▶ [Exercise instructions]:
Could you output each line of the data that follows exactly?

▶ [Data extract]:
· · ·

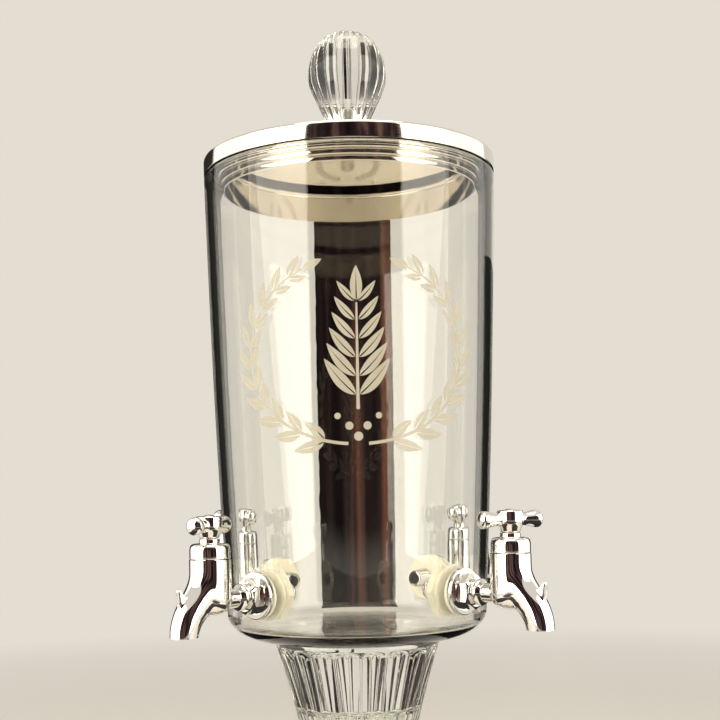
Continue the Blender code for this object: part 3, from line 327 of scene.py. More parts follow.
def smoothed(mesh, sharp_degrees):
    """The same mesh shaded smooth, but sharp where its faces meet at more than an angle."""
    mesh.shade_smooth()
    mesh.set_sharp_from_angle(angle=math.radians(sharp_degrees))
    return mesh

def loft(name, rings, ring=False, sharp_degrees=38):
    """A closed skin over rings of points. Each end runs to one point, unless the rings close on themselves."""
    shape = bmesh.new()
    loops = [[shape.verts.new(point) for point in points] for points in rings]
    pairs = list(zip(loops, loops[1:])) + ([(loops[-1], loops[0])] if ring else [])
    for upper, lower in pairs:
        count = max(len(upper), len(lower))
        for index in range(count):
            after = (index + 1) % count
            corners = [upper[index % len(upper)], lower[index % len(lower)], lower[after % len(lower)],
                       upper[after % len(upper)]]
            shape.faces.new(list(dict.fromkeys(corners)))
    bmesh.ops.recalc_face_normals(shape, faces=shape.faces)
    return smoothed(as_mesh(shape, name), sharp_degrees)

def around(count):
    """Even angles once round."""
    return [2 * math.pi * index / count for index in range(count)]

def round_ring(radius, height, sides):
    """A ring of points, or a single point where the radius is nothing."""
    angles = around(sides) if radius > 1e-9 else [0]
    return [polar(radius, a, height) for a in angles]

def turned(name, profile, sides, ring=False, sharp_degrees=38):
    """A profile of (radius, height) turned about the upright axis."""
    return loft(name, [round_ring(radius, height, sides) for radius, height in profile], ring, sharp_degrees)

print("ring of 4:", [tuple(round(value, 2) for value in point) for point in round_ring(1, 0, 4)])

# %% [markdown]
# ## Finishes
#
# Each finish starts from what the real one is. Glass is clear and smooth, chrome plate is a mirror over a
# casting that is never quite flat, the lid is spun and polished so that fine rings stay in it, and the
# gaskets are natural nylon, which is milky and lets light in. The patterns use the object's own
# coordinates, in metres, so a scale of 1 divided by a length gives details of that length.

# %% Patterns for finishes
def rough_by(tree, shader, pattern, low, high):
    """Let the roughness follow a pattern between two values."""
    spread = add(tree, "MapRange", {"To Min": low, "To Max": high}, {"Value": (pattern, "Fac")})
    tree.links.new(spread.outputs["Result"], shader.inputs["Roughness"])

def tone_by(tree, shader, pattern, first_hex, second_hex):
    """Let the base colour follow a pattern between two shades."""
    tone = add(tree, "Mix", {"A": linear(first_hex), "B": linear(second_hex)}, {}, data_type="RGBA")
    tree.links.new(pattern.outputs["Fac"], tone.inputs["Factor"])
    tree.links.new(tone.outputs["Result"], shader.inputs["Base Color"])

def uneven(tree, shader, size, height, rough=None):
    """Soft unevenness of one size: its height goes to the bump, and a rough range to the roughness."""
    spot = add(tree, "TexCoord")
    noise = add(tree, "TexNoise", {"Scale": 1 / size, "Detail": 3.0}, {"Vector": (spot, "Object")})
    bump = add(tree, "Bump", {"Strength": 1.0, "Distance": height}, {"Height": (noise, "Fac")})
    tree.links.new(bump.outputs["Normal"], shader.inputs["Normal"])
    if rough:
        rough_by(tree, shader, noise, *rough)
    return spot, noise, bump

print("waves 35 mm across have a scale of", round(1 / (35 * mm), 1))

# %% Clear glass and pressed glass
# Blown clear glass: the eye gets clean edges and a slow waviness, about a thumb's width across.
clear_glass, tree, shader = new_finish("clear_glass", Base_Color=linear("#fbfbf7"), IOR=1.5,
                                       Transmission_Weight=1.0)
uneven(tree, shader, 35 * mm, 0.05 * mm, (0.0, 0.012))

# Pressed glass: fire polished after the mould, which leaves a shallow peel a few millimetres across.
pressed_glass, tree, shader = new_finish("pressed_glass", Base_Color=linear("#f9faf5"), IOR=1.52,
                                         Transmission_Weight=1.0)
uneven(tree, shader, 5 * mm, 0.01 * mm, (0.0, 0.02))
print("glass:", clear_glass.name, pressed_glass.name)

# %% Metals
# Spun nickel-plated lid: polished against its turning, so rings 0.3 mm apart stay in it. They are drawn
# 0.8 mm apart here, or they would be finer than a pixel.
spun_nickel, tree, shader = new_finish("spun_nickel", Base_Color=linear("#ebe6dc"), Metallic=1.0)
spot, _, bump = uneven(tree, shader, 28 * mm, 0.05 * mm)
flat = add(tree, "VectorMath", {1: (1.0, 1.0, 0.35)}, {0: (spot, "Object")}, operation="MULTIPLY")
reach = add(tree, "VectorMath", {}, {0: (flat, "Vector")}, operation="LENGTH")
rings = add(tree, "TexNoise", {"Scale": 1 / (0.8 * mm), "Detail": 4.0}, {"W": (reach, "Value")},
            noise_dimensions="1D")
rough_by(tree, shader, rings, 0.04, 0.11)
fine = add(tree, "Bump", {"Strength": 0.5, "Distance": 0.006 * mm},
           {"Height": (rings, "Fac"), "Normal": (bump, "Normal")})
tree.links.new(fine.outputs["Normal"], shader.inputs["Normal"])

# Chrome plate on a small brass casting: a mirror with a wavy surface, and a few duller spots of handling.
chrome_plate, tree, shader = new_finish("chrome_plate", Base_Color=linear("#efedea"), Metallic=1.0)
uneven(tree, shader, 9 * mm, 0.015 * mm, (0.02, 0.08))

# Machined brass inside the tap: turning marks across it, golden and a little dull.
machined_brass, tree, shader = new_finish("machined_brass", Base_Color=linear("#c8a24e"), Metallic=1.0)
spot, _, _ = uneven(tree, shader, 4 * mm, 0.02 * mm)
turning = add(tree, "TexWave", {"Scale": 1 / (3.2 * mm), "Distortion": 0.4},
              {"Vector": (spot, "Object")}, bands_direction="Z")
rough_by(tree, shader, turning, 0.22, 0.38)

# Plain stainless stud, washer and nut: drawn and tumbled, so evenly dull.
tumbled_steel, tree, shader = new_finish("tumbled_steel", Base_Color=linear("#bab6ae"), Metallic=1.0)
uneven(tree, shader, 1.2 * mm, 0.02 * mm, (0.24, 0.40))
print("metals:", spun_nickel.name, chrome_plate.name, machined_brass.name, tumbled_steel.name)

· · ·

▶ [Written answer]:
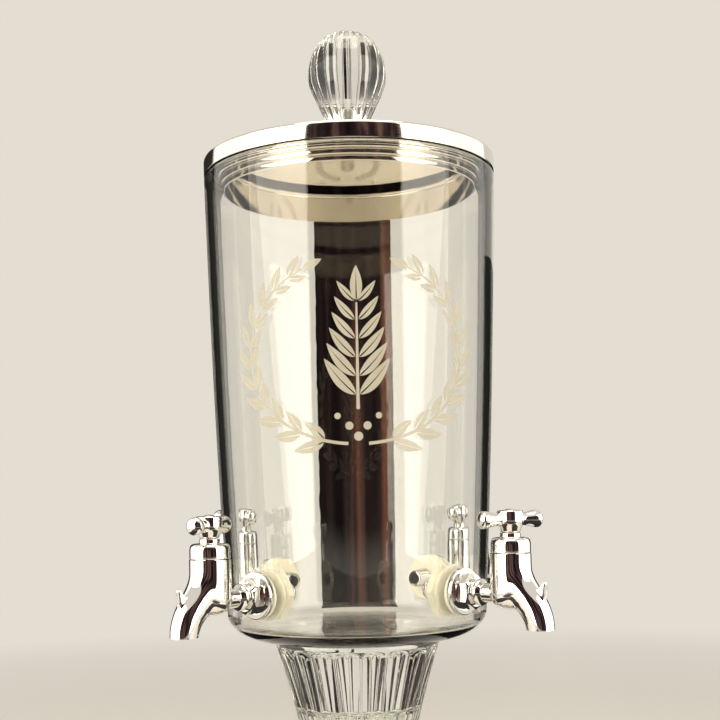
Continue the Blender code for this object: part 3, from line 327 of scene.py. More parts follow.
def smoothed(mesh, sharp_degrees):
    """The same mesh shaded smooth, but sharp where its faces meet at more than an angle."""
    mesh.shade_smooth()
    mesh.set_sharp_from_angle(angle=math.radians(sharp_degrees))
    return mesh

def loft(name, rings, ring=False, sharp_degrees=38):
    """A closed skin over rings of points. Each end runs to one point, unless the rings close on themselves."""
    shape = bmesh.new()
    loops = [[shape.verts.new(point) for point in points] for points in rings]
    pairs = list(zip(loops, loops[1:])) + ([(loops[-1], loops[0])] if ring else [])
    for upper, lower in pairs:
        count = max(len(upper), len(lower))
        for index in range(count):
            after = (index + 1) % count
            corners = [upper[index % len(upper)], lower[index % len(lower)], lower[after % len(lower)],
                       upper[after % len(upper)]]
            shape.faces.new(list(dict.fromkeys(corners)))
    bmesh.ops.recalc_face_normals(shape, faces=shape.faces)
    return smoothed(as_mesh(shape, name), sharp_degrees)

def around(count):
    """Even angles once round."""
    return [2 * math.pi * index / count for index in range(count)]

def round_ring(radius, height, sides):
    """A ring of points, or a single point where the radius is nothing."""
    angles = around(sides) if radius > 1e-9 else [0]
    return [polar(radius, a, height) for a in angles]

def turned(name, profile, sides, ring=False, sharp_degrees=38):
    """A profile of (radius, height) turned about the upright axis."""
    return loft(name, [round_ring(radius, height, sides) for radius, height in profile], ring, sharp_degrees)

print("ring of 4:", [tuple(round(value, 2) for value in point) for point in round_ring(1, 0, 4)])

# %% [markdown]
# ## Finishes
#
# Each finish starts from what the real one is. Glass is clear and smooth, chrome plate is a mirror over a
# casting that is never quite flat, the lid is spun and polished so that fine rings stay in it, and the
# gaskets are natural nylon, which is milky and lets light in. The patterns use the object's own
# coordinates, in metres, so a scale of 1 divided by a length gives details of that length.

# %% Patterns for finishes
def rough_by(tree, shader, pattern, low, high):
    """Let the roughness follow a pattern between two values."""
    spread = add(tree, "MapRange", {"To Min": low, "To Max": high}, {"Value": (pattern, "Fac")})
    tree.links.new(spread.outputs["Result"], shader.inputs["Roughness"])

def tone_by(tree, shader, pattern, first_hex, second_hex):
    """Let the base colour follow a pattern between two shades."""
    tone = add(tree, "Mix", {"A": linear(first_hex), "B": linear(second_hex)}, {}, data_type="RGBA")
    tree.links.new(pattern.outputs["Fac"], tone.inputs["Factor"])
    tree.links.new(tone.outputs["Result"], shader.inputs["Base Color"])

def uneven(tree, shader, size, height, rough=None):
    """Soft unevenness of one size: its height goes to the bump, and a rough range to the roughness."""
    spot = add(tree, "TexCoord")
    noise = add(tree, "TexNoise", {"Scale": 1 / size, "Detail": 3.0}, {"Vector": (spot, "Object")})
    bump = add(tree, "Bump", {"Strength": 1.0, "Distance": height}, {"Height": (noise, "Fac")})
    tree.links.new(bump.outputs["Normal"], shader.inputs["Normal"])
    if rough:
        rough_by(tree, shader, noise, *rough)
    return spot, noise, bump

print("waves 35 mm across have a scale of", round(1 / (35 * mm), 1))

# %% Clear glass and pressed glass
# Blown clear glass: the eye gets clean edges and a slow waviness, about a thumb's width across.
clear_glass, tree, shader = new_finish("clear_glass", Base_Color=linear("#fbfbf7"), IOR=1.5,
                                       Transmission_Weight=1.0)
uneven(tree, shader, 35 * mm, 0.05 * mm, (0.0, 0.012))

# Pressed glass: fire polished after the mould, which leaves a shallow peel a few millimetres across.
pressed_glass, tree, shader = new_finish("pressed_glass", Base_Color=linear("#f9faf5"), IOR=1.52,
                                         Transmission_Weight=1.0)
uneven(tree, shader, 5 * mm, 0.01 * mm, (0.0, 0.02))
print("glass:", clear_glass.name, pressed_glass.name)

# %% Metals
# Spun nickel-plated lid: polished against its turning, so rings 0.3 mm apart stay in it. They are drawn
# 0.8 mm apart here, or they would be finer than a pixel.
spun_nickel, tree, shader = new_finish("spun_nickel", Base_Color=linear("#ebe6dc"), Metallic=1.0)
spot, _, bump = uneven(tree, shader, 28 * mm, 0.05 * mm)
flat = add(tree, "VectorMath", {1: (1.0, 1.0, 0.35)}, {0: (spot, "Object")}, operation="MULTIPLY")
reach = add(tree, "VectorMath", {}, {0: (flat, "Vector")}, operation="LENGTH")
rings = add(tree, "TexNoise", {"Scale": 1 / (0.8 * mm), "Detail": 4.0}, {"W": (reach, "Value")},
            noise_dimensions="1D")
rough_by(tree, shader, rings, 0.04, 0.11)
fine = add(tree, "Bump", {"Strength": 0.5, "Distance": 0.006 * mm},
           {"Height": (rings, "Fac"), "Normal": (bump, "Normal")})
tree.links.new(fine.outputs["Normal"], shader.inputs["Normal"])

# Chrome plate on a small brass casting: a mirror with a wavy surface, and a few duller spots of handling.
chrome_plate, tree, shader = new_finish("chrome_plate", Base_Color=linear("#efedea"), Metallic=1.0)
uneven(tree, shader, 9 * mm, 0.015 * mm, (0.02, 0.08))

# Machined brass inside the tap: turning marks across it, golden and a little dull.
machined_brass, tree, shader = new_finish("machined_brass", Base_Color=linear("#c8a24e"), Metallic=1.0)
spot, _, _ = uneven(tree, shader, 4 * mm, 0.02 * mm)
turning = add(tree, "TexWave", {"Scale": 1 / (3.2 * mm), "Distortion": 0.4},
              {"Vector": (spot, "Object")}, bands_direction="Z")
rough_by(tree, shader, turning, 0.22, 0.38)

# Plain stainless stud, washer and nut: drawn and tumbled, so evenly dull.
tumbled_steel, tree, shader = new_finish("tumbled_steel", Base_Color=linear("#bab6ae"), Metallic=1.0)
uneven(tree, shader, 1.2 * mm, 0.02 * mm, (0.24, 0.40))
print("metals:", spun_nickel.name, chrome_plate.name, machined_brass.name, tumbled_steel.name)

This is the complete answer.